In contrast, under wokeness some are good and beautiful just as they are, and others are definitely not – those who are born into or exercise “whiteness.”  Strachan notes that when you miss that sin is always personal, you cannot see the problem.  “It is not that society is flawed and we are innocent.  It is that we are sinful, and so our world is polluted with our sin.”  Christ did not die for society.  We are not victims; we ourselves, individually, are criminals in God’s court, lawbreakers in desperate need of salvation.  The woke need to be saved, too, but they have embraced a philosophy and attitudes that work hard against it.

When we solve our vertical problem with God, we can line up with Him and His word and thereby line up with each other.  “Jesus is the only true hope of those who desire unity of any kind in the world.”  Of course, this will not happen on any significant scale until the 2nd coming of Christ, when He rules the world from His throne in Jerusalem.  There is no other plan.  In this present age, the mission is the Great Commission – individual souls are at stake.  Ephesians chapter 2 gives a hopeful illustration of what unity can be achieved now (and in Paul’s day) in that the blood of Christ unifies Jew and Gentile, which at that time was quite a startling concept.

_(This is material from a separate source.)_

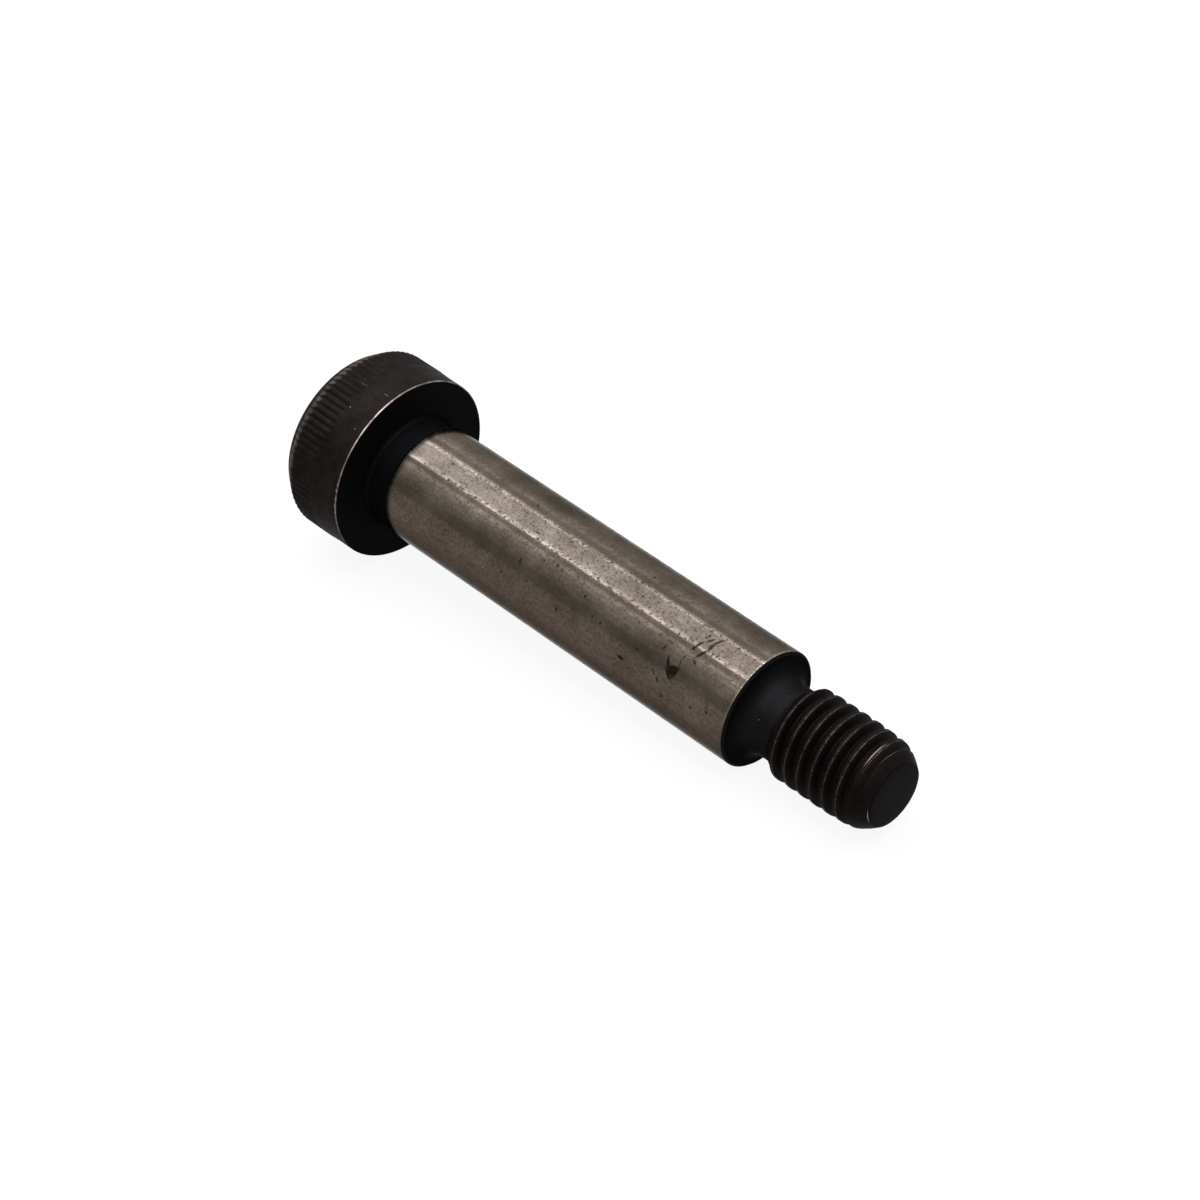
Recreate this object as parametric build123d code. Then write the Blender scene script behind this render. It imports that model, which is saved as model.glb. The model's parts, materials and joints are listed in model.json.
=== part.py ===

The cross is not God’s “best shot” at unification, so that we can improve the odds later with Marxism or psychotherapy or political compromise.  Jesus is the only way, because He is the source of life, He is the source of truth, and reality is wired for no other options.

Wokeness, Strachan observes, has no concept of God as Creator with us as image-bearers.  Rather, it starts with the dull, antagonistic stereotypes of Marxist collectivism and identity fictions.  There is no hope in any secular (Satanic) worldview, no afterlife, no Final Judgment, and . . . what should be incredibly frustrating to the Marxist woke . . . no justice.  Not to mention, no resolutions, no peace, and no happiness.  Have you noticed that the woke crowd is perpetually angry and miserable?

Yet with Jesus and the grace of forgiveness and salvation, people in allegedly antagonistic groups find themselves in the same spiritual family.  The most important things in life, they share in common.  In a group of truly born again Christians, who care about each others’ souls and the souls of the lost around them, there is neither Jew nor Greek, rich nor poor, white nor black nor brown.  A healthy church, even in this age, can show this kind of love if it wants to.

When God’s causes dominate our desires, the trials of this life seem small, petty.  And when life gets tough, Christian brothers and sisters are there to help.  At least, it can be that way if your church is organized around New Testament principles, instead of today’s seeker-sensitive megachurch mindlessness.

If wokeness is creeping into your church, say something.  Do something.  If you get thrown out, thank God and try to find some other Christians who haven’t gone mad.  The truly saved Christians won’t get fooled so easily.  As you share the Gospel with clearly lost woke individuals, recognize that they cannot consistently live their wacky worldview.  Share the distinctives of the Gospel message, that sin and lostness are individual, that humility and repentance are required to seek God, that Jesus paid the ultimate price, and that forgiveness, peace, joy, and the ability to love others who don’t look like you is a gift from God to those image-bearers who want it.